How to Secure a Strong Mortgage Pre-Approval

What is a Mortgage Pre-Approval?

A “mortgage pre-approval” is a document from your lender affirming their willingness to lend you money to purchase a home, up to a specific amount. It is based on the financial information you provide them, such as your pay stubs, list of debts and assets, and credit reports. In many areas with competitive markets, a seller will not consider your offer without a pre-approval letter, and in some cases may even require it before you can view the property (so that they know you are a serious buyer). Completing the mortgage pre-approval process will confirm the amount of loan you will be able to obtain and maximum home price you can afford.

The Importance of a "Fully-Underwritten" Pre-Approval

If you are looking to purchase a home in a competitive market, sellers expect a “fully-underwritten” pre-approval, which is stronger than a standard pre-approval. Sellers will view an offer with a fully-underwritten pre-approval as better, since the chance of the buyer’s financing falling through – and thus the sale falling through – is extremely low compared to a buyer who only has a standard pre-approval.
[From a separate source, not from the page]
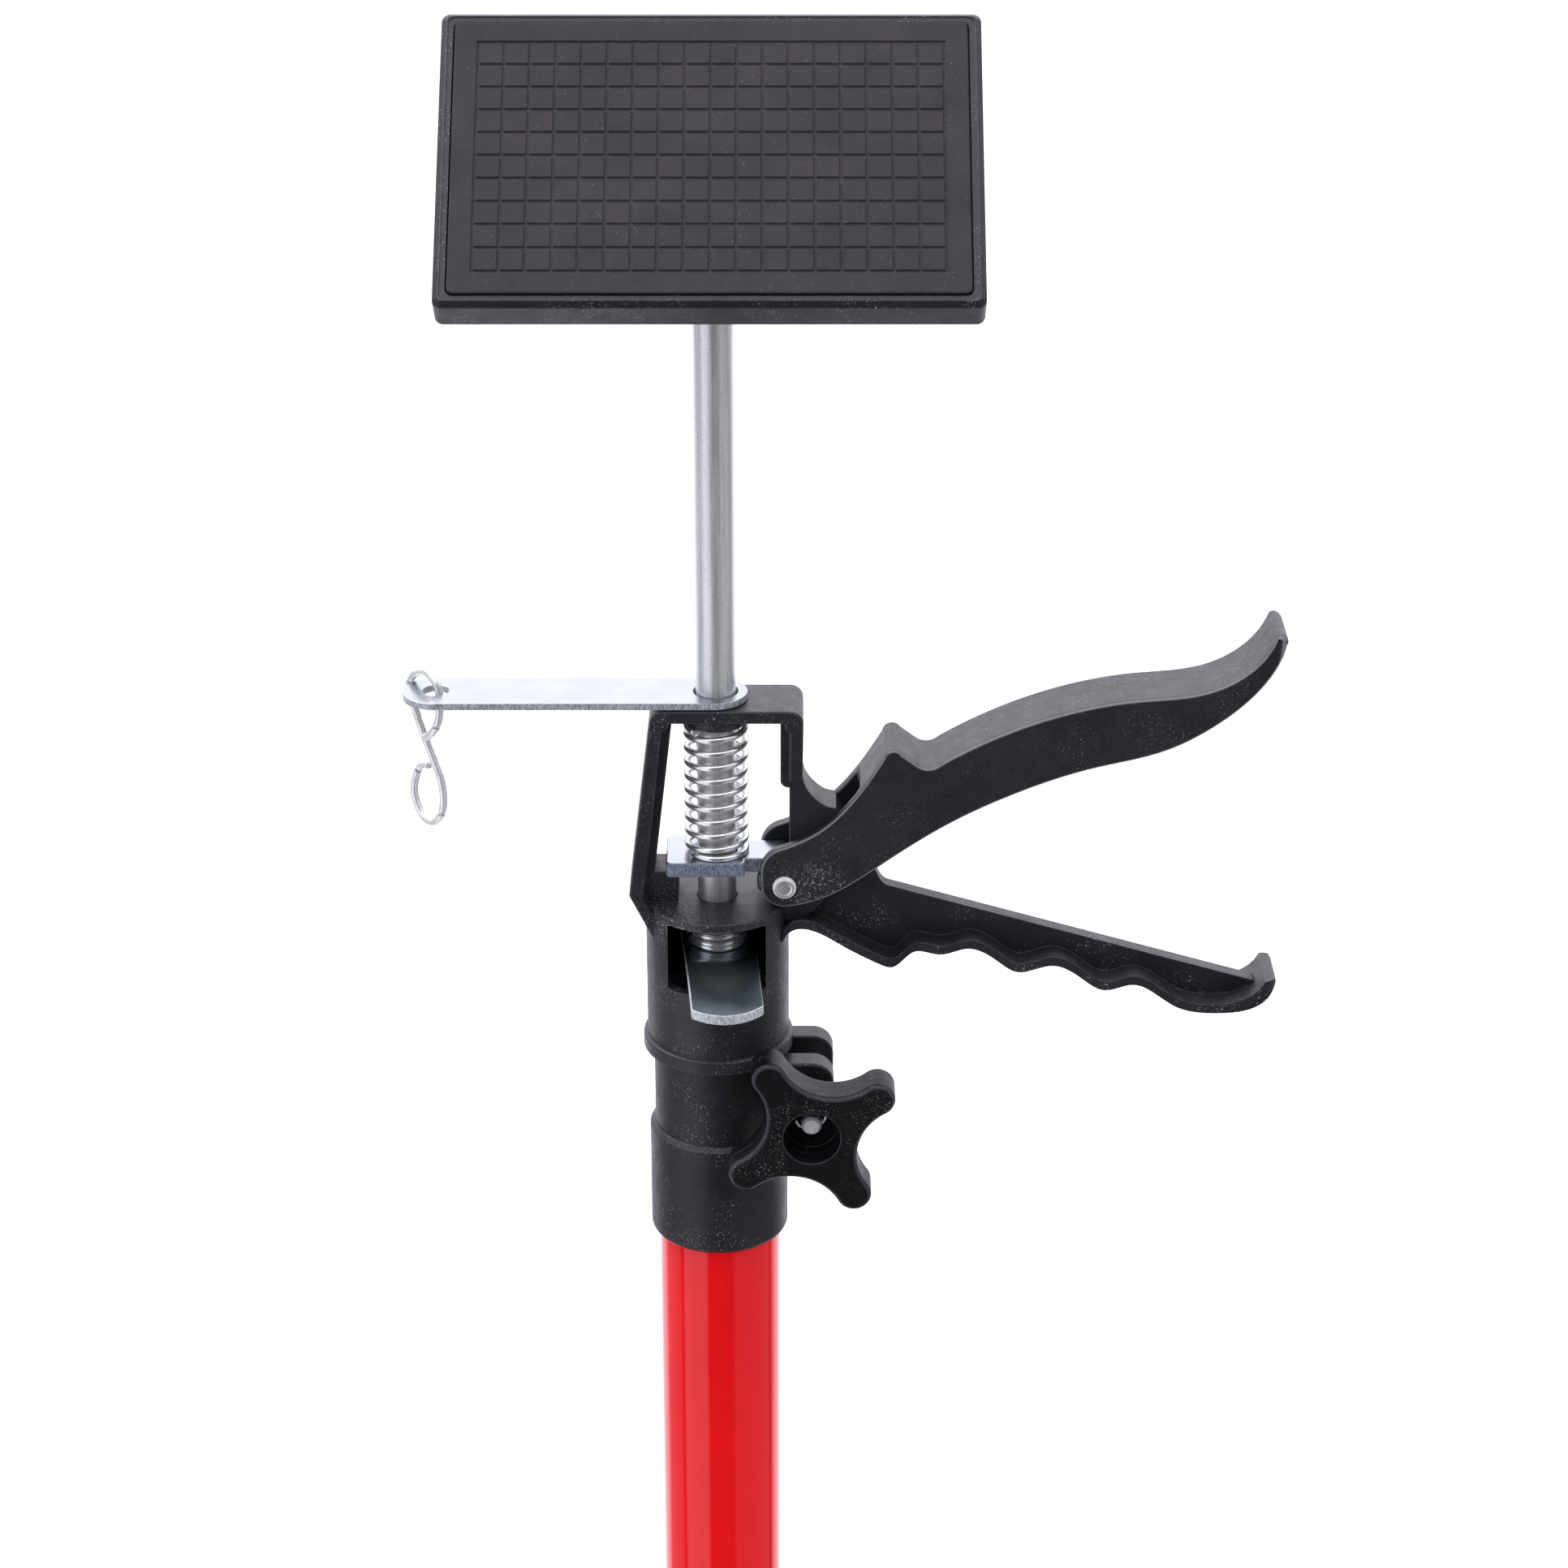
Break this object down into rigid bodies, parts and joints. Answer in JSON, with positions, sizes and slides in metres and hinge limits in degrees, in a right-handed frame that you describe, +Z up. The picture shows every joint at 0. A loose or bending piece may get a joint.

  • Find the Listing Agent's Contact Info

Requires you to fill out the loan application, provide documentation to support all of the information in the application, and provide your consent for the lender to pull your credit report. The pre-approval is completed by a loan officer (LO), an LO assistant, or a loan processor, who may serve as your point of contact and administrate the loan paperwork. They will match your documentation to various line items in your application, pull your hard credit report, and in general look for any red flags. If everything matches and can be verified, you receive your pre-approval letter.

  • Fully-Underwritten Pre-Approval

Goes one step further as it requires you to go through the full underwriting process. Your entire file will be reviewed by an actual underwriter, who is the person actually responsible for assessing the risk associated with a loan application and making the final approval or denial decision. This process requires more time and effort upfront (mostly on the lender’s part), but it ensures a faster and smoother loan finalization process once you are ready to make an offer. In competitive markets, many homebuyers seek a fully-underwritten pre-approval so that they can feel comfortable removing the financing contingency from their offer.

Shopping for Lenders

Ask family and friends for referrals and/or search online to compare offers from various types of lenders. Lenders will typically advertise their current mortgage rates online, but these published rates come with a lot of fine print and vary significantly based on the borrower’s specific situation. You can usually get a quick, more personalized estimated rate by calling them and just providing some of your basic financial information verbally (e.g. income, existing debts, existing assets, estimated credit score, estimated budget). This can help you decide which lenders for which you want to take the next step of filling out an application.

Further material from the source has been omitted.